By the first quarter of 2023, institutional securities and wealth had broadly equalized, accounting for 50% and 45% respectively.

Compare that to arch-rival Goldman Sachs, where (excluding the loss-making platform solutions division) global banking and markets accounted for a full 86% of Q1 2023 pre-tax earnings while asset and wealth management accounted for just 14%. That split isn’t massively different from 2010: what was then called investment management generated 7% of pre-tax earnings against 93% for the investment banking and trading businesses.

And that’s the moral of the story: Gorman has not just presided over but has calmly, assertively driven a steady diversification of Morgan Stanley’s business model and revenue streams in a way that is hard to find elsewhere among large banks anywhere. Wealth and investment management acquisitions have helped give scale to an already-growing franchise and have helped Morgan Stanley amass in the region of US$5.4 trillion of client assets, landing it a position as one of the world’s money-management behemoths.

The pivot to wealth had started before the Global Financial Crisis, but urgently accelerated in the wake of the swinging back of the re-regulatory pendulum and, more particularly, Morgan Stanley’s near-death experience in 2008, which hardened the resolve of the board to switch gears. Stanley was only saved from collapse by huge infusions of cash from the Federal Reserve’s emergency lending windows, use of the US government’s Troubled Asset Relief Program and a last-minute equity infusion from Japan’s MUFG (which still owns more than 22% of the Wall Street firm).

Having been forced to take the axe to its balance sheet, spin out its proprietary trading businesses, dial down its client trading businesses, quickly build up capital and liquidity buffers, improve asset quality, reduce leverage and term out its funding, the way forward had been set. As had its leader in the guise of Gorman, who had joined Morgan Stanley in 2006 from Merrill Lynch as president and COO of the global wealth management group. Talk about being in the right place at the right time!

Gorman turned out to be one of the most accomplished banking leaders out there. The road to institutional and wholesale banking and financial markets nirvana is littered with the bleached bones of leaders who have fallen by the wayside, lacking leadership skills, lacking the temperament to think long-term, and lacking the patience to take a slow and steady approach to achieving strategic goals.

How many investment banks have set and continue to set strategy targets only to endlessly tinker with them, creating serial updates, iterations, reversals and changes of heart that confound shareholders and end up confusing clients and employees?

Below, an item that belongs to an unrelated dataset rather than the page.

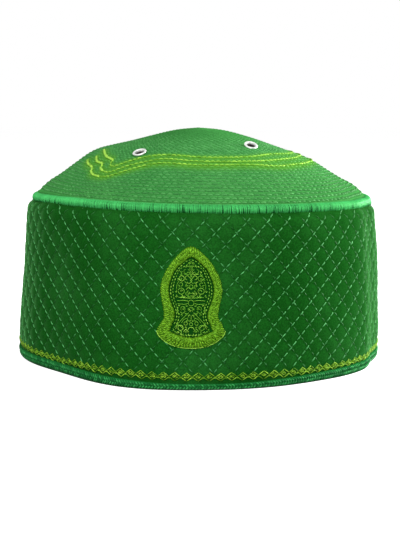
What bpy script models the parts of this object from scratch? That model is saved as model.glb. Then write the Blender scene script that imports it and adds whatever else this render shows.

As banking and securities firms continue to transfer away from being high-risk-seeking casinos betting with other people’s money for their own benefit to becoming steadier, more diversified organizations driven by client need with less earnings volatility, the leadership skills needed to maintain resolute focus and build slow and steady returns need to change too. Gorman and the Morgan Stanley machine have shown it can be done.